The Object of Our Hope

As the Psalmist reminds us: The same God who created the world loves righteousness and justice—and has filled the earth with that love. If we indeed hope in that God, our hope should be for the whole world ultimately become the home of God: each of us and all of us together, living into the divine will that everywhere seeks to turn the hearts of creatures to one another, at home in genuinely belonging to one another and to the God who calls us together.

This should be the object of our hope: not power, not might, not the perfect social program nor some fictive national identity—but the mutual belonging of creatures and their Creator.

So, let us hope in God alone. And, for that very reason, let us hope for the world God so loves.

Let us hope for racial justice.

Let us hope for a home for the foreigner and the exile.

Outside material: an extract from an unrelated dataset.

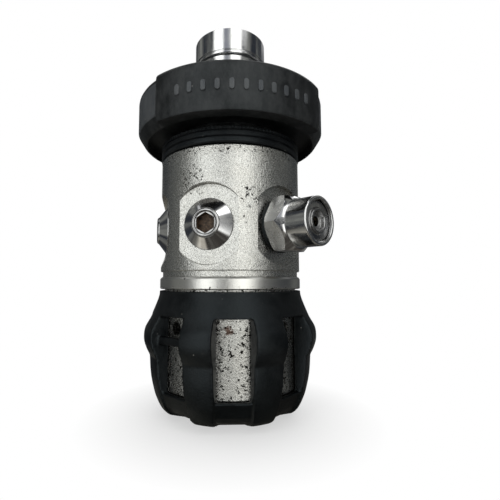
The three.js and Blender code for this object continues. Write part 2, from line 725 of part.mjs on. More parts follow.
function handwheel() {
  const rim = new THREE.ExtrudeGeometry(wheelOutline(), {
    depth: WHEEL_TOP - WHEEL_BOTTOM - 2 * WHEEL_EDGE,
    bevelThickness: WHEEL_EDGE,
    bevelSize: WHEEL_EDGE,
    bevelOffset: -WHEEL_EDGE,
    bevelSegments: 2,
    curveSegments: 14,
  });
  rim.translate(0, 0, WHEEL_BOTTOM + WHEEL_EDGE);
  const recess = (bottom, top) => tube(WHEEL_RECESS_INNER, WHEEL_RECESS_OUTER, bottom, top, ROUND);
  return cut(rim, [
    hexagon(HEX_CORNER + 0.35, WHEEL_BOTTOM - 1, WHEEL_TOP + 1),
    recess(WHEEL_BOTTOM - 1, WHEEL_BOTTOM + WHEEL_RECESS_DEPTH),
    recess(WHEEL_TOP - WHEEL_TOP_RECESS_DEPTH, WHEEL_TOP + 1),
  ]);
}

// ---------------------------------------------------------------- port plugs, in radial frames

const PLUG_SHANK_END = 11.5;
const PLUG_SEAT = PORT_FLAT + 0.05;  // the head is screwed down to the spot face
const PLUG_HEAD_RADIUS = 6.2;
const PLUG_RING_RADIUS = 3.5;        // plain raised ring round the key socket
const PLUG_FACE = 20.3;
const PLUG_KEY_CORNER = 2.54;        // 4.4 across flats
const PLUG_KEY_DEPTH = 2.2;

function portPlug() {
  const blank = turned([
    [0, PLUG_SHANK_END],
    [PORT_BORE - GAP, PLUG_SHANK_END],
    [PORT_BORE - GAP, PLUG_SEAT],
    [PLUG_HEAD_RADIUS, PLUG_SEAT],
    [PLUG_HEAD_RADIUS, PLUG_SEAT + 0.2],
    [PLUG_RING_RADIUS, PLUG_FACE - 0.4],
    [PLUG_RING_RADIUS - 0.3, PLUG_FACE],
    [0, PLUG_FACE],
  ]);
  const socket = hexagon(PLUG_KEY_CORNER, PLUG_FACE - PLUG_KEY_DEPTH, PLUG_FACE + 1);
  return cut(blank, [socket.rotateZ(Math.PI / 6)]);
}

function plugSeal() {
  return seal(PORT_BORE + 0.75, 0.55, PORT_FLAT - 0.6, ROUND_SMALL, 4);
}

// ---------------------------------------------------------------- relief valve, in a radial frame

const RELIEF_HEX_BOTTOM = 19.1;
const RELIEF_HEX_TOP = 24.3;         // where its long chamfer meets the barrel
const RELIEF_BORE = 1.5;
const RELIEF_SEAT = 20.4;
const RELIEF_POPPET_RADIUS = 3.6;
const RELIEF_STEM_RADIUS = 1.4;
const RELIEF_MOUTH = 5;              // the chamber widens here for the cap
const RELIEF_MOUTH_BOTTOM = 27.3;
const RELIEF_CAP_BOTTOM = RELIEF_MOUTH_BOTTOM + GAP;
const RELIEF_CAP_TOP = 29.2;
const RELIEF_CAP_RING_RADIUS = 3;
const RELIEF_VENT_RADIUS = 1.2;

function reliefHexagon() {
  const rounding = turned([
    [0, RELIEF_HEX_BOTTOM],
    [RELIEF_HEX_CORNER - 0.6, RELIEF_HEX_BOTTOM],
    [RELIEF_HEX_CORNER, RELIEF_HEX_BOTTOM + 0.6],
    [RELIEF_HEX_CORNER, RELIEF_HEX_TOP - 1.7],
    [RELIEF_BARREL_RADIUS + 0.2, RELIEF_HEX_TOP],
    [0, RELIEF_HEX_TOP],
  ], ROUND_MIDDLE);
  return overlap(hexagon(RELIEF_HEX_CORNER, RELIEF_HEX_BOTTOM, RELIEF_HEX_TOP), rounding);
}

function reliefValveBody() {
  const barrel = turned([
    [0, PLUG_SHANK_END],
    [PORT_BORE - GAP, PLUG_SHANK_END],
    [PORT_BORE - GAP, RELIEF_HEX_BOTTOM + 0.5],
    [RELIEF_BARREL_RADIUS, RELIEF_HEX_BOTTOM + 0.5],
    [RELIEF_BARREL_RADIUS, RELIEF_END - 0.7],
    [RELIEF_BARREL_RADIUS - 0.2, RELIEF_END - 0.2],
    [RELIEF_BARREL_RADIUS - 0.5, RELIEF_END],
    [0, RELIEF_END],
  ], ROUND_MIDDLE);
  return cut(join(barrel, [reliefHexagon()]), [
    disc(RELIEF_BORE, PLUG_SHANK_END - 1, RELIEF_SEAT + 0.5, ROUND_TINY),
    disc(RELIEF_CHAMBER, RELIEF_SEAT, RELIEF_END, ROUND_SMALL),
    disc(RELIEF_MOUTH, RELIEF_MOUTH_BOTTOM, RELIEF_END + 1, ROUND_MIDDLE),
  ]);
}

function reliefValveSeal() {
  return tube(PORT_BORE + 0.1, 6.7, PORT_FLAT + 0.15, RELIEF_HEX_BOTTOM - 0.15);
}

function reliefPoppet() {
  const stemEnd = RELIEF_CAP_BOTTOM - 1.3;
  return turned([
    [0, RELIEF_SEAT + GAP],
    [RELIEF_POPPET_RADIUS, RELIEF_SEAT + GAP],
    [RELIEF_POPPET_RADIUS, RELIEF_SEAT + 1.9],
    [RELIEF_STEM_RADIUS, RELIEF_SEAT + 2.2],
    [RELIEF_STEM_RADIUS, stemEnd],
    [0, stemEnd],
  ]);
}

function reliefValveSpring() {
  const wire = 0.35;
  const top = RELIEF_CAP_BOTTOM - wire - 0.15;
  return coilSpring(2.6, wire, RELIEF_SEAT + 2.6, top, 4, 8, 5);
}

// A recessed cap whose raised middle ring surrounds the vent.
function reliefValveCap() {
  return turnedRing([
    [RELIEF_VENT_RADIUS, RELIEF_CAP_BOTTOM],
    [RELIEF_MOUTH - GAP, RELIEF_CAP_BOTTOM],
    [RELIEF_MOUTH - GAP, RELIEF_CAP_TOP],
    [RELIEF_CAP_RING_RADIUS, RELIEF_CAP_TOP],
    [RELIEF_CAP_RING_RADIUS - 0.2, RELIEF_CAP_TOP + 0.5],
    [RELIEF_CAP_RING_RADIUS - 0.8, RELIEF_CAP_TOP + 0.5],
    [RELIEF_CAP_RING_RADIUS - 1, RELIEF_CAP_TOP - 0.6],
    [RELIEF_VENT_RADIUS, RELIEF_CAP_TOP - 0.6],
  ]);
}

// ---------------------------------------------------------------- assembly

function radialGroup(degrees, meshes) {
  const group = new THREE.Group();
  group.applyMatrix4(radialFrame(degrees, PORT_HEIGHT));
  group.add(...meshes);
  return group;
}

const firstStage = new THREE.Group();

firstStage.add(
  piece('protective_boot', protectiveBoot(), 'blackRubber'),
  piece('diaphragm_housing', diaphragmHousing(), 'satinMetal'),
  piece('adjuster', adjuster(), 'brass'),
  piece('thrust_washer', thrustWasher(), 'stainless'),
  piece('main_spring', mainSpring(), 'stainless'),
  piece('spring_pad', springPad(), 'brass'),
  piece('diaphragm', diaphragm(), 'blackRubber'),
  piece('body', body(), 'satinMetal'),
  piece('top_collar', topCollar(), 'blackRubber'),
  piece('lifter_pin', lifterPin(), 'stainless'),
  piece('valve_seat', valveSeat(), 'stainless'),
  piece('seat_oring', seatSeal(), 'blackRubber'),
  piece('valve_poppet', valvePoppet(), 'brass'),
  piece('poppet_seat_insert', poppetSeatInsert(), 'whitePlastic'),
  piece('poppet_spring', poppetSpring(), 'stainless'),
  piece('balance_guide', balanceGuide(), 'whitePlastic'),
  piece('din_retainer', dinRetainer(), 'polishedMetal'),
  piece('retainer_oring', retainerSeal(), 'blackRubber'),
  piece('din_face_oring', faceSeal(), 'blackRubber'),
  piece('inlet_filter', inletFilter(), 'sinteredMetal'),
  piece('filter_circlip', filterCirclip(), 'stainless'),
  piece('coupling_sleeve', couplingSleeve(), 'polishedMetal'),
  piece('handwheel', handwheel(), 'blackPlastic'),
);

PLUG_ANGLES.forEach((angle, index) => {
  firstStage.add(radialGroup(angle, [
    piece(`port_plug_${index + 1}`, portPlug(), 'polishedMetal'),
    piece(`plug_oring_${index + 1}`, plugSeal(), 'blackRubber'),
  ]));
});

firstStage.add(radialGroup(RELIEF_ANGLE, [
  piece('relief_valve_body', reliefValveBody(), 'polishedMetal'),
  piece('relief_valve_oring', reliefValveSeal(), 'blackRubber'),
  piece('relief_poppet', reliefPoppet(), 'brass'),
  piece('relief_valve_spring', reliefValveSpring(), 'stainless'),
  piece('relief_valve_cap', reliefValveCap(), 'polishedMetal'),
]));

export default firstStage;
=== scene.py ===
"""Looks of the scuba regulator first stage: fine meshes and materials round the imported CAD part.

Blender's unit is the metre. Shapes are drawn in millimetres in the part's own frame and scaled
once, when a mesh is made. Angles round the main axis are degrees from the front (-Y) towards +X.
"""

import json
import math

import bmesh
import bpy
from mathutils import Matrix, Vector


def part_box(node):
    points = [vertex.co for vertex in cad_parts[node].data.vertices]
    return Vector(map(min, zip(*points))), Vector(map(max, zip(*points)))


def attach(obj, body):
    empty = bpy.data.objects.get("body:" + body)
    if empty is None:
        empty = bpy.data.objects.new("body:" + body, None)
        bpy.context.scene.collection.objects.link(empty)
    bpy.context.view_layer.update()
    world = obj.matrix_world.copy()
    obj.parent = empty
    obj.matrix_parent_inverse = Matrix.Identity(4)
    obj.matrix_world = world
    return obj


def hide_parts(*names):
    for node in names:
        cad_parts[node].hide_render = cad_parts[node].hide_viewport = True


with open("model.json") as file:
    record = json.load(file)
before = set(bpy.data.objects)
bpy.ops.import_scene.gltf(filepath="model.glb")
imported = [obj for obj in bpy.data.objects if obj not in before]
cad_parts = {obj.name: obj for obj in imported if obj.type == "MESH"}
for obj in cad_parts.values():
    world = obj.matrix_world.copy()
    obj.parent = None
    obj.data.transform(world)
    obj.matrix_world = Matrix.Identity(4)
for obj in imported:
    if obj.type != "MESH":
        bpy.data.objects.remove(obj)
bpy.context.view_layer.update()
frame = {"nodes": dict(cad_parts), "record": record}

MM = 0.001
FINE = 256                # facets round the large turned pieces
MEDIUM = 128              # round the middle-sized ones
SMALL = 72                # round the small ones


# ------------------------------------------------------------------ sizes read from the frame

def span(node):
    """Largest radius about the main axis, bottom and top of a node, in millimetres."""
    low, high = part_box(node)
    radius = max(-low.x, -low.y, high.x, high.y)
    return radius / MM, low.z / MM, high.z / MM


BOOT_TOP = span("protective_boot")[2]
FLANGE_RADIUS, HOUSING_BOTTOM, HOUSING_TOP = span("diaphragm_housing")
BODY_RADIUS, _, BODY_BOSS_TOP = span("body")
COLLAR_RADIUS, COLLAR_BOTTOM, COLLAR_TOP = span("top_collar")
WHEEL_RADIUS, WHEEL_BOTTOM, WHEEL_TOP = span("handwheel")
SLEEVE_BOTTOM, SLEEVE_TOP = span("coupling_sleeve")[1:]
TIP_RADIUS, RETAINER_BOTTOM, TIP_TOP = span("din_retainer")
BODY_TOP = COLLAR_BOTTOM - 0.3
PORT_HEIGHT = sum(span("port_plug_1")[1:]) / 2


# ------------------------------------------------------------------ camera

CAMERA_DISTANCE = 104.1 * MM
CAMERA_HEIGHT = 35.2 * MM
CAMERA_PITCH_UP = 4.84
CAMERA_LENS = 26.5
CAMERA_SHIFT = 0.04


def add_camera():
    data = bpy.data.cameras.new("camera")
    data.lens = CAMERA_LENS
    data.sensor_width = 36
    data.shift_x = CAMERA_SHIFT
    data.clip_start = 0.005
    data.clip_end = 20
    camera = bpy.data.objects.new("camera", data)
    camera.location = (0, -CAMERA_DISTANCE, CAMERA_HEIGHT)
    camera.rotation_euler = (math.radians(90 + CAMERA_PITCH_UP), 0, 0)
    bpy.context.scene.collection.objects.link(camera)
    bpy.context.scene.camera = camera


# ------------------------------------------------------------------ mesh helpers

def fillet(before, corner, after, radius, steps=5):
    """Points of an arc of that radius that rounds a corner of an outline."""
    into, out = (before - corner).normalized(), (after - corner).normalized()
    half = into.angle(out) / 2
    reach = min(radius / math.tan(half), 0.48 * (before - corner).length, 0.48 * (after - corner).length)
    centre = corner + (into + out).normalized() * (reach / math.cos(half))
    start, end = corner + into * reach - centre, corner + out * reach - centre
    turn = start.angle(end)
    if turn < 1e-4:
        return [corner]
    weight = lambda share: math.sin(share * turn) / math.sin(turn)
    return [centre + start * weight(1 - k / steps) + end * weight(k / steps) for k in range(steps + 1)]


def softened(outline, closed):
    """Rounds each corner of [radius, height, fillet] rows that gives a fillet."""
    points = []
    for i, corner in enumerate(outline):
        if len(corner) < 3 or (not closed and i in (0, len(outline) - 1)):
            points.append(Vector(corner[:2]))
            continue
        before = Vector(outline[i - 1][:2])
        after = Vector(outline[(i + 1) % len(outline)][:2])
        points += fillet(before, Vector(corner[:2]), after, corner[2])
    return points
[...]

Let us hope for justice and mercy for the orphan and the widow and the vulnerable in our nation.

Let us hope in God alone—for the world God so loves.

Counting the Cost of Hope

And, as we do so, as we dare to invest ourselves in hope for this world God so loves, let us count the cost. The cost of the fear that comes with hope. The cost of the sorrow that attends hope disappointed. Even as we hope for the moments in which we may experience the joy of hope in part fulfilled.

But let us count it all as joy: Joy that we get to share in the emotional life of our neighbors. Joy that we mourn with those who mourn even as we rejoice with those who rejoice. “Rejoicing always,” as Paul says, but not only rejoicing.

This is the joy of hope—the joy of mutual belonging.

Joy found in the sorrow of hope that dared to be invested, even though disappointed for a season—even a very long season.

Joy found in the righteous anger of godly hope spurned.

Joy found in the melancholy of hope that nevertheless hopes.

So as we stand at the precipice of this election, this day, this week, this month, let us place our hope in God alone, but let us also dare to allow God to lead us into God’s hopes for the world God so loves. And let us hope—and mourn and rejoice, and hope—together.